* _Written instruction_
Reproduce verbatim the lines up to and including the one with "nose_len = 0.42; // [0.2:0.02:0.6]", starting from the first.

-- start of Excerpted records --

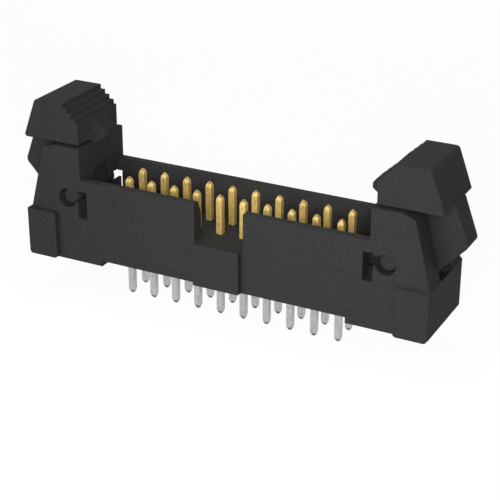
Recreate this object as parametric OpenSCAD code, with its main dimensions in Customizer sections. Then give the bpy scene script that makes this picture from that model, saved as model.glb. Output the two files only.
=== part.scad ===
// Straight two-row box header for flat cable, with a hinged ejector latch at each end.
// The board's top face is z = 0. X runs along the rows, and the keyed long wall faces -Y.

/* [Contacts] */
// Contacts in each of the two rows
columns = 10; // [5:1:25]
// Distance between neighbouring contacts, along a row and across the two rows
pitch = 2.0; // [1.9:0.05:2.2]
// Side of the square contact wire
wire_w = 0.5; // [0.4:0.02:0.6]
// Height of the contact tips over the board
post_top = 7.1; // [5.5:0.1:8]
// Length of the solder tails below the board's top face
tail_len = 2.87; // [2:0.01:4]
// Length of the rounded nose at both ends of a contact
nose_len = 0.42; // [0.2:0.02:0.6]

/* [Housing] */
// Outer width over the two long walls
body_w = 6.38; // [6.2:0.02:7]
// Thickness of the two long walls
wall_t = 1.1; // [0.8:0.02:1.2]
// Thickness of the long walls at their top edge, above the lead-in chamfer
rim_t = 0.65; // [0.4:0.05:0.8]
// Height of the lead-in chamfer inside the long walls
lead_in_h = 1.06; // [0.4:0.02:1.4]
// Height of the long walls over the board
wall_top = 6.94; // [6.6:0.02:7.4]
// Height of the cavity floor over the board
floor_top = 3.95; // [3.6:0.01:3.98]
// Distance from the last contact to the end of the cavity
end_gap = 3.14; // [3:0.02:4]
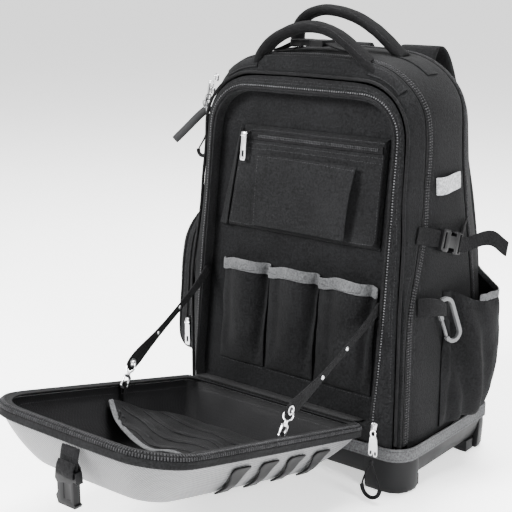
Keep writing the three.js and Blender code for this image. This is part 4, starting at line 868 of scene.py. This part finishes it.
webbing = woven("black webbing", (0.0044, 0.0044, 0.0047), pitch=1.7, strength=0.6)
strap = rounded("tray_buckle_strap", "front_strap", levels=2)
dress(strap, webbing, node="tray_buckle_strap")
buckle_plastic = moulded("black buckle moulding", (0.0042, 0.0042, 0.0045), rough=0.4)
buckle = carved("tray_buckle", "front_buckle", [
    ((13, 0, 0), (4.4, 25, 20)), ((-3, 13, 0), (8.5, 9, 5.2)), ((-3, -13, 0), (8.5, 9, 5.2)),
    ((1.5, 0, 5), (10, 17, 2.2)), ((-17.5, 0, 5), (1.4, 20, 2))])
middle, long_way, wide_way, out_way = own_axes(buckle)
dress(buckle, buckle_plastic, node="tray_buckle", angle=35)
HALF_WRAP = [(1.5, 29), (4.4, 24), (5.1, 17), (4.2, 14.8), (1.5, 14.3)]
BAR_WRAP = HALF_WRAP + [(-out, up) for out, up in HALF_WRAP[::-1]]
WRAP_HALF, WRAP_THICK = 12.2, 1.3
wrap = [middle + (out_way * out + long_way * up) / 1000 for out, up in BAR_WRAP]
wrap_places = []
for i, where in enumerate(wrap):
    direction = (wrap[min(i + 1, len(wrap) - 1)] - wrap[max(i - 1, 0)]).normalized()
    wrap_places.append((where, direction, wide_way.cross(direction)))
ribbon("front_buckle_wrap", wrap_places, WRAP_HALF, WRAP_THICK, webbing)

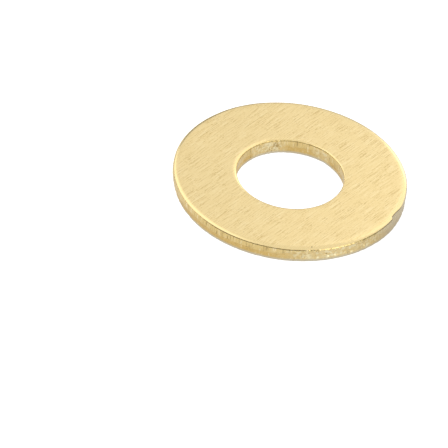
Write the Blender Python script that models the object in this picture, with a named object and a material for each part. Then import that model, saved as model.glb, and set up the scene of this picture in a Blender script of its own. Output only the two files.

-- end of Excerpted records --

* _Solution to this exercise_
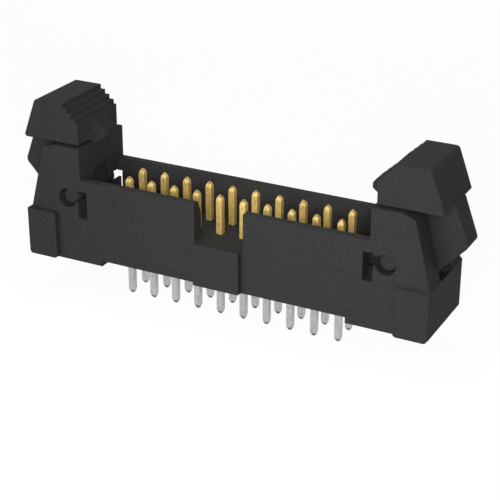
Recreate this object as parametric OpenSCAD code, with its main dimensions in Customizer sections. Then give the bpy scene script that makes this picture from that model, saved as model.glb. Output the two files only.
=== part.scad ===
// Straight two-row box header for flat cable, with a hinged ejector latch at each end.
// The board's top face is z = 0. X runs along the rows, and the keyed long wall faces -Y.

/* [Contacts] */
// Contacts in each of the two rows
columns = 10; // [5:1:25]
// Distance between neighbouring contacts, along a row and across the two rows
pitch = 2.0; // [1.9:0.05:2.2]
// Side of the square contact wire
wire_w = 0.5; // [0.4:0.02:0.6]
// Height of the contact tips over the board
post_top = 7.1; // [5.5:0.1:8]
// Length of the solder tails below the board's top face
tail_len = 2.87; // [2:0.01:4]
// Length of the rounded nose at both ends of a contact
nose_len = 0.42; // [0.2:0.02:0.6]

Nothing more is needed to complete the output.